Pupils should be brought up and made to feel more confident in themselves. It just makes me realise why so many people (at least around this area), give up playing an instrument after just a term. Teachers out there, bring your pupils up, please! Everything would be so much easier!
Today I spent 6 hours of my time in a recording studio with two of my good friends from school. I took my violin along to help one of them with their GCSE composition recordings, which is in a hip-hop/rap type style. I've never done recording in a studio before! I've done CD, radio and TV recordings but this was a totally new experience!
It was strange at first, because my violin had to be all mic-ed up, and I had to wear headphones which made the sound seem quite compressed in a way, but I soon got used to it. We had several practice run-throughs just trying to find a nice balance between all the sounds. I literally had to make up a violin part to go with the piece there and then, and it ended up all right thankfully!
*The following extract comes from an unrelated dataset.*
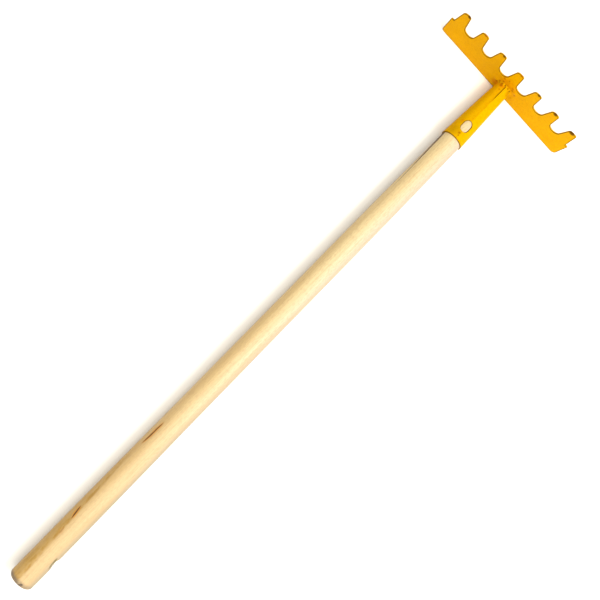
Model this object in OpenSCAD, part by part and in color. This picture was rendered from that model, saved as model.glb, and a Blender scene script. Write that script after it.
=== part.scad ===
// Child's garden rake: a toothed sheet-steel blade welded to a rolled conical
// socket, with a plain turned wooden handle pushed into the socket.
//
// Frame: +Y runs along the handle to the blade, +X across the blade, +Z up.
// The rake lies on its back: the grip and the blade's straight back edge touch
// z = 0 and the teeth point up. The origin is the centre of the bounding box
// at that surface.

/* [Handle] */
// Length of handle that shows, from its free end to the socket's mouth
exposed_l = 606; // [560:5:680]
// Diameter of the straight grip
grip_d = 26; // [25.5:0.1:28]
// Length of the straight grip, rounding included
grip_l = 110; // [80:5:140]
// Length over which the grip thins down to the shaft
thinning_l = 120; // [60:5:160]
// Diameter at the start of the shaft
shaft_d = 25; // [24.4:0.1:25.2]
// Diameter of the shaft where its end taper starts
shaft_end_d = 24.5; // [23.6:0.1:24.8]
// Length of that end taper, outside the socket
end_taper_l = 95; // [60:5:120]
// Radius of the rounding at the free end
butt_r = 3; // [1:0.5:5]
// Depth of wood held inside the socket
spigot_l = 45; // [35:1:55]

/* [Socket] */
// Length from the mouth to the blade
socket_l = 80; // [70:1:95]
// Outer diameter at the mouth
mouth_d = 25.2; // [24.8:0.1:25.4]
// Outer diameter at the blade
neck_d = 17.8; // [17:0.1:19]
// Thickness of the rolled sheet
socket_t = 1; // [0.8:0.1:1.2]
// Length of the obround nail slot
slot_l = 14; // [12:0.5:16]
// Width of the nail slot
slot_w = 9.5; // [8:0.5:11]
// Distance from the mouth to the centre of the nail slot
slot_inset = 17.5; // [15:0.5:25]
// Width of the rolled sheet's open seam at the blade
seam_w = 0.5; // [0.4:0.1:1]
// Length over which that seam closes
seam_l = 32; // [20:1:40]

/* [Blade] */
// Number of teeth
tooth_count = 7; // [5:2:9]
// Distance from one tooth to the next
tooth_pitch = 26.1; // [26:0.1:30]
// Thickness of the sheet
blade_t = 1.5; // [1.2:0.1:2]
// Height of the bar, from the back edge to the bottoms of the gaps
bar_h = 30.4; // [30:0.2:34]
// Height from the back edge to the tips of the teeth
blade_h = 56; // [52:0.5:58]
// Radius of the round bottom of each gap
gap_r = 6.2; // [5.2:0.1:6.4]
// Lean of each side of a tooth
flank_lean = 7; // [5:0.5:7]
// Radius of the corners at each tip
tip_r = 3.4; // [2:0.1:3.6]
// Width of the shoulder beyond the first and last teeth
shoulder_w = 3.2; // [2:0.1:6]
// Radius of the two corners of the back edge
corner_r = 5; // [2:0.5:8]

/* [Weld] */
// Radius of the weld bead's round section
weld_r = 1.6; // [1.2:0.1:2.2]

/* [Hidden] */
$fn = 96;

overall_l = exposed_l + socket_l + blade_t;
butt_y = -overall_l / 2;
mouth_y = butt_y + exposed_l;
face_y = mouth_y + socket_l;
axis_z = grip_d / 2;

// The socket thins by this much radius per millimetre towards the blade
socket_taper = (mouth_d - neck_d) / 2 / socket_l;
bore_r = mouth_d / 2 - socket_t;
// Gap between wood and sheet, so that the two solids only just stay apart
wood_gap = 0.05;
spigot_r = bore_r - wood_gap;

// Each gap between teeth: a round bottom, then straight sides that lean apart
gap_centre_z = bar_h + gap_r;
gap_half_w = gap_r / cos(flank_lean);
last_tooth = (tooth_count - 1) / 2;
comb_half_w = last_tooth * tooth_pitch + tooth_half_w(bar_h);
bar_half_w = comb_half_w + shoulder_w;
// Sideways distance from a tooth's middle to the centres of its tip corners
tip_centre_x = tooth_half_w(blade_h) - tip_r * tan(45 - flank_lean / 2);
// Straight steps in each arc of the outline
arc_steps = 10;

// Half the width of a tooth at height z
function tooth_half_w(z) = tooth_pitch / 2 - gap_half_w - (z - gap_centre_z) * tan(flank_lean);

// Turns a solid made along +Z so that it runs along the handle, starting at y
module along_handle(y) {
    translate([0, y, axis_z])
        rotate([-90, 0, 0])
            children();
}

// Turned handle: rounded free end, straight grip, slim shaft and tapered spigot
module handle() {
    shaft_start = grip_l + thinning_l;
    handle_l = exposed_l + spigot_l;
    color("burlywood")
        along_handle(butt_y)
            rotate_extrude()
                union() {
                    polygon([
                        [0, 0],
                        [grip_d / 2 - butt_r, 0],
                        [grip_d / 2, butt_r],
                        [grip_d / 2, grip_l],
                        [shaft_d / 2, shaft_start],
                        [shaft_end_d / 2, exposed_l - end_taper_l],
                        [spigot_r, exposed_l],
                        [spigot_r - spigot_l * socket_taper, handle_l],
                        [0, handle_l]
                    ]);
                    translate([grip_d / 2 - butt_r, butt_r])
                        circle(butt_r);
                }
}

// Nail slot, drawn as a straight-sided hole through the top wall
module slot_cutter() {
    centre_y = mouth_y + slot_inset;
    reach = (slot_l - slot_w) / 2;
    translate([0, centre_y, axis_z])
        linear_extrude(mouth_d)
            union() {
                for (side = [-1, 1])
                    translate([0, side * reach])
                        circle(d = slot_w);
                square([slot_w, 2 * reach], center = true);
            }
}

// Seam of the rolled sheet: a thin wedge that is widest at the blade
module seam_cutter() {
    translate([0, face_y, axis_z])
        linear_extrude(mouth_d)
            polygon([[-seam_w / 2, 1], [seam_w / 2, 1], [seam_w / 2, 0], [0, -seam_l], [-seam_w / 2, 0]]);
}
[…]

It took quite a few goes to practice, then more goes to record, and more to edit, and yet MORE to burn onto a disk and finalise, but it was worth the tedious effort! But I do have to say it took an awful lot of brain power as I was shattered by the end of it all! We were all really pleased with the end result and the violin definitely added a new dimension to the 'modern' style of music!! It seemed by the end of it that the violin became the star of the piece!!!
I'll be uploading the first version of the track onto youtube soon, so you can all have a listen!
It was a very fun day today and I recommend having a go if you ever get the chance!